The collective expertise of the team underlays their report’s success. “We have done lots of work on transportation technology and policy under contract to automakers, the U.S. Department of Energy, utilities, and others,” Bradley said. “So this policy brief is built on many years of research in this area.”

Making the global local

Much of the policy brief provides recommendations as to how national governments can adjust their goals and policies to create a greener transportation landscape.

This can be applied to the state and local level as well.

“Transport makes up a significant fraction of global greenhouse gases, and the same is true for Colorado,” Bradley said. About one third of all carbon emissions in the state are generated by transportation, according to the Colorado Department of Transportation.

The state has put plans in place to change this, and in many cases, Colorado’s goals exceed those in the T20 recommendations. For example, the state aims to have 940,000 of the approximately 1.8 million light vehicles on the road to be electric by 2030, and to reduce greenhouse gases by 50% of 2005 levels by the same year.

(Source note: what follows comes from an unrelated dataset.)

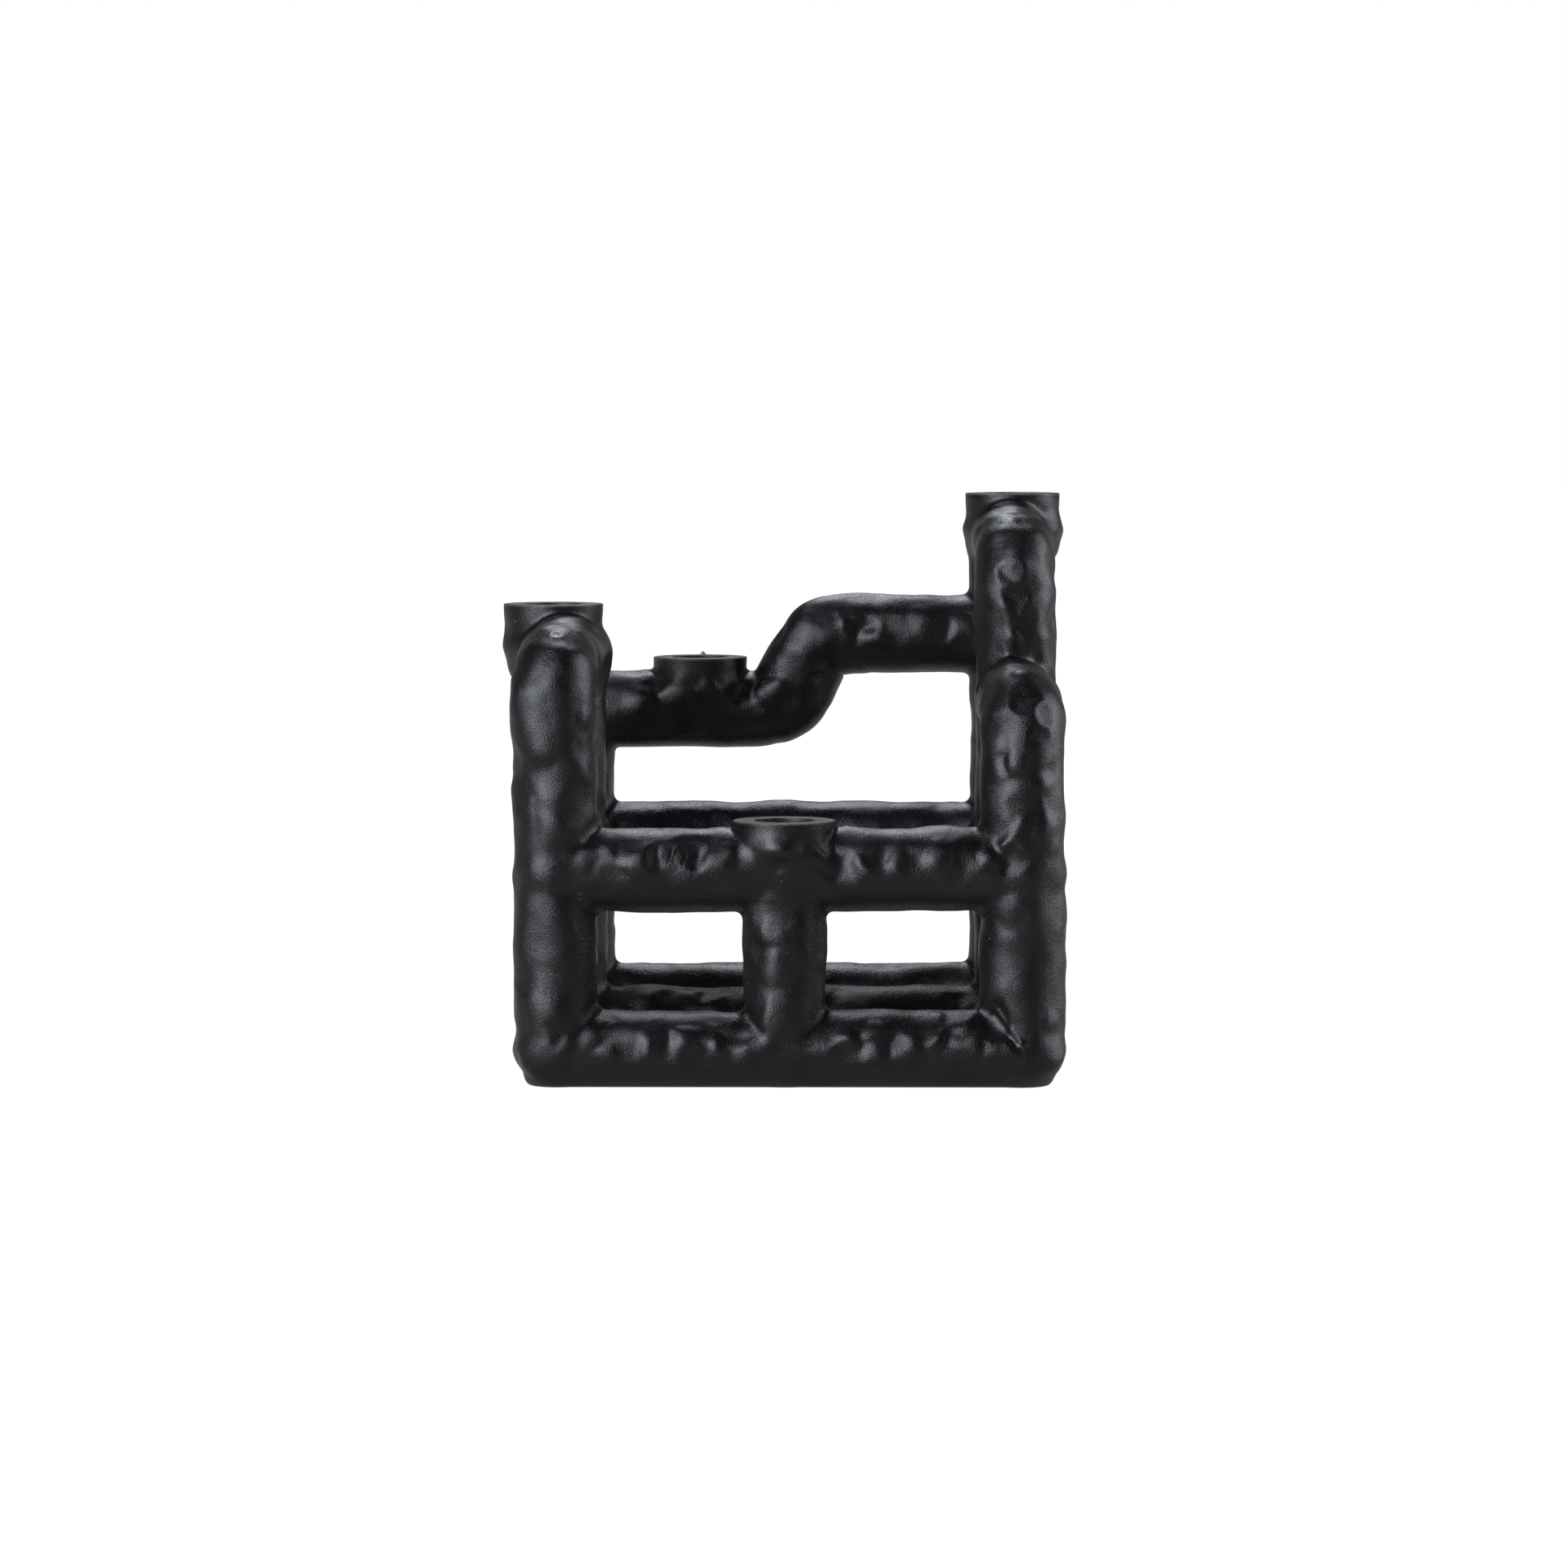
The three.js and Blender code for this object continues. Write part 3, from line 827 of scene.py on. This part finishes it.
def cells():
    """Each node's boxes of space, as x, y and z ranges. The boxes meet face to face."""
    left, right = (-FAR, LEFT + STUB), (RIGHT - STUB, FAR)
    front, mid, back = (-FAR, FRONT + STUB), (MIDDLE - STUB, MIDDLE + STUB), (BACK - STUB, FAR)
    between = (LEFT + STUB, RIGHT - STUB)
    front_bay, back_bay = (FRONT + STUB, MIDDLE - STUB), (MIDDLE + STUB, BACK - STUB)
    bend = ELBOW_RADIUS
    over_left, over_low, over_right = LEFT_LINK_Z - bend, LOW_LINK_Z - bend, RIGHT_LINK_Z - bend
    over_step = STEP_LOW_Z - bend
    base, half, upper = (-FAR, BASE_TOP), (BASE_TOP, HALF_TOP), (HALF_TOP, FAR)
    front_cup, back_cup = (-FAR, FRONT + CUP_REACH), (BACK - CUP_REACH, FAR)
    left_cup_x, right_cup_x = (-FAR, LEFT + CUP_REACH), (RIGHT - CUP_REACH, FAR)
    left_cup_start, right_cup_start = MIDDLE - CUP_REACH - 2, BACK - CUP_REACH - 2
    under_left_cup, under_right_cup = LEFT_LINK_Z - 20, RIGHT_LINK_Z - 20
    centre = (CENTRE_X - CUP_REACH, CENTRE_X + CUP_REACH)
    post_top = CUPS["front_candle_cup"].foot
    on_base = BASE_Z + STUB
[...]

Individuals can also take action.

“As we move to reduce greenhouse gas emissions to meet our goals of reducing changes to the global climate, Coloradoans can conserve energy and adopt new technologies – including in transportation,” Bradley said. This could mean opting for other modes of transport than petroleum-burning cars, reducing trips, and most importantly making your voice heard to local and state leadership.

Bradley and his coauthors will continue advocating that governments take the lead on major policy shifts. “One hopes that these ideas can be adopted by the G20,” he said.

And there is no time like the present. As the team noted in their report: “The recovery from the COVID-19 pandemic is the perfect time to align economic redevelopment and climate change to create a cleaner and better planet in a shorter time frame than was previously imagined.”